Former astronauts also have jumped into the fray.
John Herrington, who commanded a shuttle flight, is leading the Tulsa Air and Space Museum's bid to "Land the Shuttle" in his native Oklahoma.
"I hope Chicago gets the shuttle, and if we do, I'll fly it here myself," said Jim Lovell, a retired astronaut who flew on Apollo 13 and serves on the board of the Adler Planetarium in Chicago -- another contender.
Dicks' push to send a shuttle to Seattle is backed by Bonnie Dunbar, a retired astronaut who flew aboard five shuttle missions and has worked for years supporting the Museum of Flight's bid.
Ohio Gov. Ted Strickland mentioned to Obama last June that his state was the home of Orville and Wilbur Wright as well as astronauts John Glenn, the first man to orbit the Earth, and Neil Armstrong, the first man to walk on the moon.
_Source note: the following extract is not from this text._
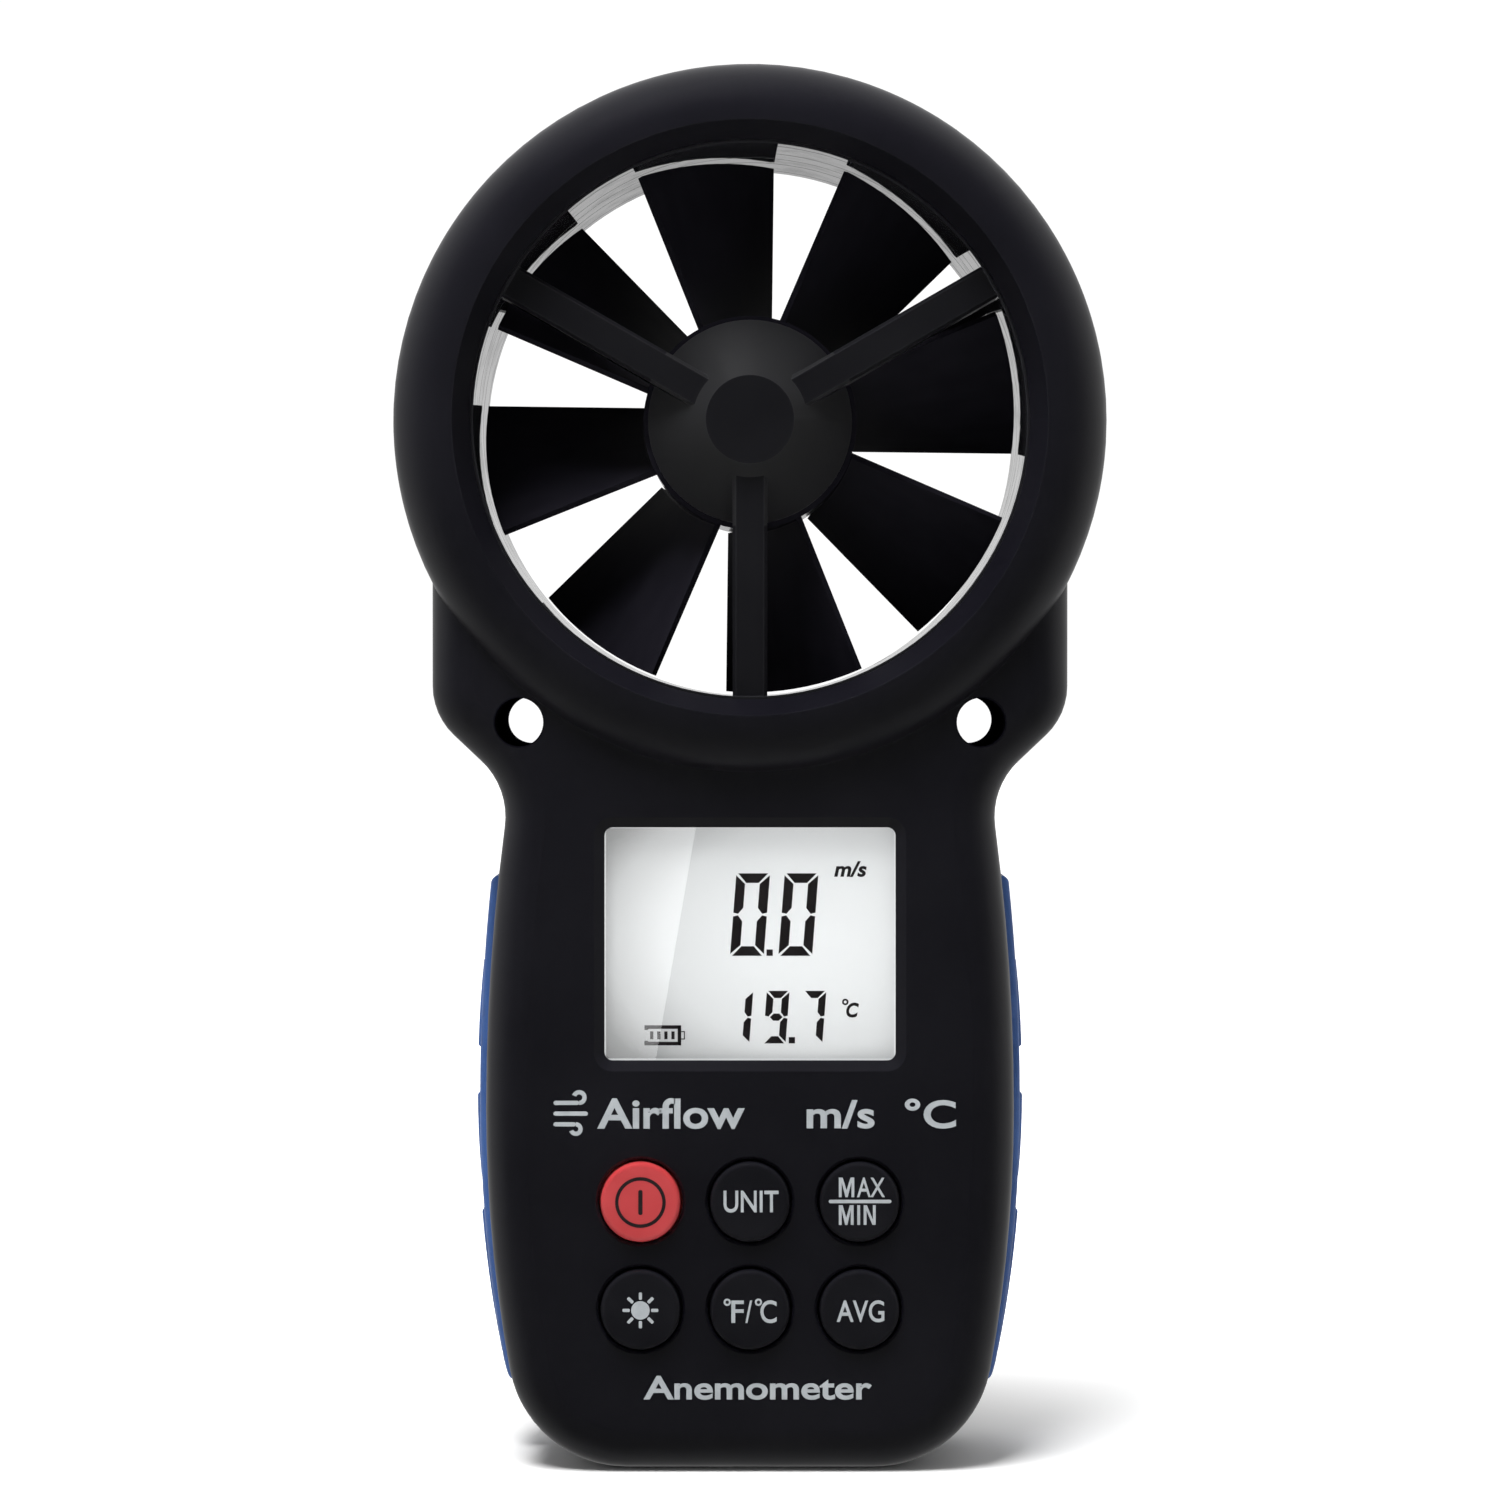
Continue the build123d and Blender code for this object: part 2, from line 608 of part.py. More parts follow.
def thermistor():
    """A bead that looks into the stream through a hole in the duct's lower wall."""
    bead = radial_pin(THERMISTOR_RADIUS, THERMISTOR_INNER_END, THERMISTOR_OUTER_END)
    return fillet(bead.edges(), radius=0.6)


# Rotor
def blade():
    """A vane along +X, lofted a little past its tip; its width grows and its pitch flattens outwards."""

    def section(radius):
        along = (radius - BLADE_ROOT) / (BLADE_TIP - BLADE_ROOT)
        sweep_half = BLADE_ROOT_SWEEP + (BLADE_TIP_SWEEP - BLADE_ROOT_SWEEP) * along
        chord = Vector(0, BLADE_HALF_DEPTH, -sweep_half)
        middle = (radius, 0, -BLADE_ROOT_SHIFT * (1 - along))
        plane = Plane(origin=middle, x_dir=chord, z_dir=(1, 0, 0))
        return plane * Rectangle(2 * chord.length, BLADE_THICKNESS)

    return loft([section(BLADE_ROOT), section(BLADE_TIP + 1.6)], ruled=True)


def impeller():
    """An open drum on a web and boss, with eight twisted vanes."""
    end = DRUM_HALF_LENGTH
    drum = disc(DRUM_RADIUS, 0, HEAD_Z, -end, end)
    for y_front, y_back in ((-end, -WEB_HALF_THICKNESS), (WEB_HALF_THICKNESS, end)):
        drum = drum - disc(DRUM_RADIUS - DRUM_WALL, 0, HEAD_Z, y_front, y_back)
        drum = drum + disc(ROTOR_BOSS, 0, HEAD_Z, y_front, y_back)
    rotor = drum - disc(SHAFT_RADIUS, 0, HEAD_Z, -end, end)
    swept_space = disc(BLADE_TIP, 0, HEAD_Z, -end, end)
    for number in range(BLADES):
        vane = about_head(blade(), FIRST_BLADE_ANGLE + number * 360 / BLADES)
        rotor = rotor + (vane & swept_space)
    return rotor


def impeller_shaft():
    shaft = disc(SHAFT_RADIUS, 0, HEAD_Z, -SHAFT_HALF_LENGTH, SHAFT_HALF_LENGTH)
    ends = edges_at_y(shaft, -SHAFT_HALF_LENGTH) + edges_at_y(shaft, SHAFT_HALF_LENGTH)
    return chamfer(ends, length=0.4)


def front_bearing():
    bore = SHAFT_RADIUS + BEARING_CLEARANCE
    return turned_points([(bore, -11.8), (BEARING_RADIUS, -11.8), (BEARING_RADIUS, -9.4), (bore, -9.4)])


def sensor_magnet():
    return turned_points([(ROTOR_BOSS, 5.8), (5.0, 5.8), (5.0, 7.8), (ROTOR_BOSS, 7.8)])


def sensor_board():
    return block((-3, 3), (HEAD_Z - 9.0, HEAD_Z - 3.8), (9.6, 10.3))


def hall_sensor():
    return block((-2, 2), (HEAD_Z - 6.6, HEAD_Z - 3.9), (8.8, 9.6))


def sensor_lead():
    """From the rear hub down the lower spoke's channel and forward to the board."""
    down = [(0, 10.9, HEAD_Z - 8.6), (0, 10.9, 85.0)]
    forward = [(0, -3.0, 84.0), (0, -4.0, 78.8), (0, BOARD_BACK_Y, 78.8)]
    return wire_tube(0.6, down + forward, [3.0, 2.5, 1.0])


def thermistor_lead():
    angle = radians(THERMISTOR_ANGLE)

    def at(radius):
        return radius * cos(angle), THERMISTOR_Y, HEAD_Z + radius * sin(angle)

    start, turn = at(THERMISTOR_OUTER_END), at(THERMISTOR_OUTER_END + 3.5)
    return wire_tube(0.5, [start, turn, (16, 4, 84), (9, -3.6, 78), (9, BOARD_BACK_Y, 78)], [1.5, 2.0, 1.0])


# Electronics
def main_board():
    middle_z = (BOARD_TOP_Z + BOARD_LOW_Z) / 2
    height = BOARD_TOP_Z - BOARD_LOW_Z
    board = plate(2 * BOARD_HALF_WIDTH, height, 2.0, middle_z, BOARD_FRONT_Y, BOARD_BACK_Y)
    for x, z in BOARD_SCREWS:
        board = board - disc(1.1, x, z, BOARD_FRONT_Y - 1, BOARD_BACK_Y + 1)
    return board


def board_screws():
    """Pan-head screws that hold the board to its posts."""
    screws = []
    for x, z in BOARD_SCREWS:
        head = disc(1.9, x, z, BOARD_BACK_Y, BOARD_BACK_Y + 1.3)
        head = fillet(edges_at_y(head, BOARD_BACK_Y + 1.3), radius=0.5)
        slot = cross_recess(x, z, BOARD_BACK_Y + 0.5, BOARD_BACK_Y + 2, 2.2, 0.45)
        screws.append(head + disc(0.9, x, z, -12.0, BOARD_BACK_Y) - slot)
    return screws


def cross_recess(x, z, y_front, y_back, length, width):
    depth = (y_front, y_back)
    upright = block((x - width / 2, x + width / 2), (z - length / 2, z + length / 2), depth)
    return upright + block((x - length / 2, x + length / 2), (z - width / 2, z + width / 2), depth)


def case_screws():
    """Six long self-tapping screws, with pan heads at the bottom of their wells."""
    screws = []
    for x, z in CASE_SCREWS:
        head = disc(SCREW_HEAD_RADIUS, x, z, SCREW_SEAT_Y, SCREW_SEAT_Y + 1.8)
        head = fillet(edges_at_y(head, SCREW_SEAT_Y + 1.8), radius=0.7)
        slot = cross_recess(x, z, SCREW_SEAT_Y + 0.7, SCREW_SEAT_Y + 3, 2.8, 0.6)
        screws.append(head + disc(SCREW_RADIUS, x, z, -8.0, SCREW_SEAT_Y) - slot)
    return screws


def controller_chip():
    return block((-5, 5), (68.6, 76.0), (BOARD_BACK_Y, BOARD_BACK_Y + 1.2))


def oscillator_can():
    return slab(Pos(-11, 72) * SlotOverall(8, 3.4), BOARD_BACK_Y, BOARD_BACK_Y + 2.6)


def board_capacitors():
    depth = (BOARD_BACK_Y, BOARD_BACK_Y + 1.1)
    places = [(-19, 60), (-19, 52), (-19, 44), (19, 60), (19, 48), (17.5, 36)]
    return [block((x - 1.0, x + 1.0), (z - 1.6, z + 1.6), depth) for x, z in places]


def battery():
    """A six-cell block battery, with its two snap terminals on top."""
    width, depth, height = BATTERY_SIZE
    body = Pos(0, BATTERY_MID_Y, BATTERY_LOW_Z + height / 2) * Box(width, depth, height)
    body = fillet(body.edges().filter_by(Axis.Z), radius=1.6)
    for x, radius in TERMINALS:
        body = body + terminal(x, radius, TERMINAL_HEIGHT)
    return body


def terminal(x, radius, height):
    return Pos(x, BATTERY_MID_Y, BATTERY_TOP_Z + TERMINAL_HEIGHT / 2) * Cylinder(radius, height)


def battery_snap():
    """The connector cap that snaps over the battery's terminals."""
    cap = Pos(0, BATTERY_MID_Y, BATTERY_TOP_Z + 2.0) * Box(25.0, 13.0, 3.8)
    cap = fillet(cap.edges().filter_by(Axis.Z), radius=3.0)
    for x, radius in TERMINALS:
        cap = cap - terminal(x, radius, TERMINAL_HEIGHT + 0.02)
    return cap


def battery_lead(side):
    """From the snap connector up through the bay's top wall and forward to the board."""
    start_z = BATTERY_TOP_Z + 3.9
    x = side * 2.5
    return wire_tube(
        0.6,
        [(x, -1.6, start_z), (x, -1.6, 70.5), (x * 3, -3.4, 75.5), (x * 3, BOARD_BACK_Y, 75.5)],
        [2.0, 1.2],
    )


def tripod_nut():
    """A flanged brass insert; its bore has the camera thread's minor diameter."""
    nut = disc(TRIPOD_OUTER, 0, TRIPOD_Z, TRIPOD_FRONT_Y, BACK_Y)
    nut = nut + disc(TRIPOD_FLANGE - 0.05, 0, TRIPOD_Z, TRIPOD_FLANGE_Y, BACK_Y)
    return nut - disc(TRIPOD_BORE, 0, TRIPOD_Z, TRIPOD_FRONT_Y - 1, BACK_Y + 1)


def nodes():
    parts = {
        "front_case": front_case(),
        "rear_case": rear_case(),
        "battery_door": battery_door(),
        "battery_pad": battery_pad(),
        "grip_left": mirror(grip_right(), about=Plane.YZ),
        "grip_right": grip_right(),
        "display_window": display_window(),
        "lcd_glass": lcd_glass(),
        "lcd_backlight": lcd_backlight(),
        "lcd_holder": lcd_holder(),
        "zebra_strips": zebra_strips(),
        "backlight_leds": backlight_leds(),
        "keypad_mat": keypad_mat(),
        "contact_pads": contact_pads(),
        "main_board": main_board(),
        "board_screws": board_screws(),
        "case_screws": case_screws(),
        "controller_chip": controller_chip(),
        "oscillator_can": oscillator_can(),
        "board_capacitors": board_capacitors(),
        "duct_front": duct_front(),
        "duct_rear": duct_rear(),
        "impeller": impeller(),
        "impeller_shaft": impeller_shaft(),
        "front_bearing": front_bearing(),
        "rear_bearing": to_back(front_bearing()),
        "sensor_magnet": sensor_magnet(),
        "sensor_board": sensor_board(),
        "hall_sensor": hall_sensor(),
        "sensor_lead": sensor_lead(),
        "thermistor": thermistor(),
        "thermistor_lead": thermistor_lead(),
        "battery": battery(),
        "battery_snap": battery_snap(),
        "battery_lead_red": battery_lead(1),
        "battery_lead_black": battery_lead(-1),
        "tripod_nut": tripod_nut(),
    }
    for name, x, z in key_places():
        parts["key_" + name] = key(x, z)
        parts["key_pill_" + name] = key_pill(x, z)
    return parts


os.makedirs("parts", exist_ok=True)
for node, shape in nodes().items():
    solids = shape if isinstance(shape, list) else shape.solids()
    print(node, len(solids), round(sum(s.volume for s in solids), 2))
    whole = Compound(children=[s.solid() for s in solids]) if len(solids) > 1 else solids[0]
    export_step(whole, f"parts/{node}.step")
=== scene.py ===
import json
import math

import bmesh
import bpy
from mathutils import Matrix, Vector


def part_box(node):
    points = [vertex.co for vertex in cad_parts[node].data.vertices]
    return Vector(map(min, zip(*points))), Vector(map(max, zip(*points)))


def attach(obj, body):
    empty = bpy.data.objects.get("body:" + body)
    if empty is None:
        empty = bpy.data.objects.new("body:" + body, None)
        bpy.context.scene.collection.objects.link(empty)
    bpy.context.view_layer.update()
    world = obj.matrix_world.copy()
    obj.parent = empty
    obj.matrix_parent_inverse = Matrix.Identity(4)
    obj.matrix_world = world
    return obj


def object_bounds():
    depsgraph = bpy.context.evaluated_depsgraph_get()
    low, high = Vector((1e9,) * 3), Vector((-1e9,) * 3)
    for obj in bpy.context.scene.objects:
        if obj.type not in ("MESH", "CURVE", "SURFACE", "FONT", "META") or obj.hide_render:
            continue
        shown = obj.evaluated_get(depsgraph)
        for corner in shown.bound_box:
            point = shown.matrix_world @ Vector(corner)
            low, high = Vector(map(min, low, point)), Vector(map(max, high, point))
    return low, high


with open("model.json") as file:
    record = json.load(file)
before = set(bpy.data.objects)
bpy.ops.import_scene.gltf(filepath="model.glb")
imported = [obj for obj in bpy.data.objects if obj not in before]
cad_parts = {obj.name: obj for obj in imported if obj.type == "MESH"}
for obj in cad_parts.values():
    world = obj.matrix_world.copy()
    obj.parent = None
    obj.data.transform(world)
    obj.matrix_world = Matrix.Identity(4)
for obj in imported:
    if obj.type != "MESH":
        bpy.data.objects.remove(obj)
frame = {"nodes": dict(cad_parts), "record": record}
cad_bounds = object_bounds()

MM = 0.001
NODES = frame["nodes"]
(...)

"Ohio should be a site for one of the shuttles," Strickland said in an interview. "The Wright brothers are from Dayton. The shuttle should be in Dayton."
With three Texas locations vying for a shuttle, former President George H.W. Bush recorded a video supporting a new museum building at Texas A&M University near his presidential library.
"Howdy," Bush says in the video. "I invite you to participate in an exciting opportunity to obtain a retired space shuttle and display it in an expansion of the Brazos Valley Museum of Natural History."
Some sites, such as the KSC Visitor Complex, are touting new buildings as an added selling point. The complex plans a $100 million, 64,000-square-foot exhibit to house an orbiter for 1.5 million annual visitors. The shuttle would be displayed as if in flight, with its payload bay doors open.
March Field Air Museum in southern California designed a space-exploration building with retractable doors that could be opened at night so the shuttle would be visible from Interstate 215.
Chicago's Adler Planetarium plans a space pavilion that would frame an orbiter with views of Lake Michigan on one side and Chicago's skyline on the other.
Seattle's Museum of Flight, which already has the first jet version of Air Force One and a Concorde, broke ground last June on a space-gallery building that could house a shuttle.
"We have our fingers crossed," Dicks said.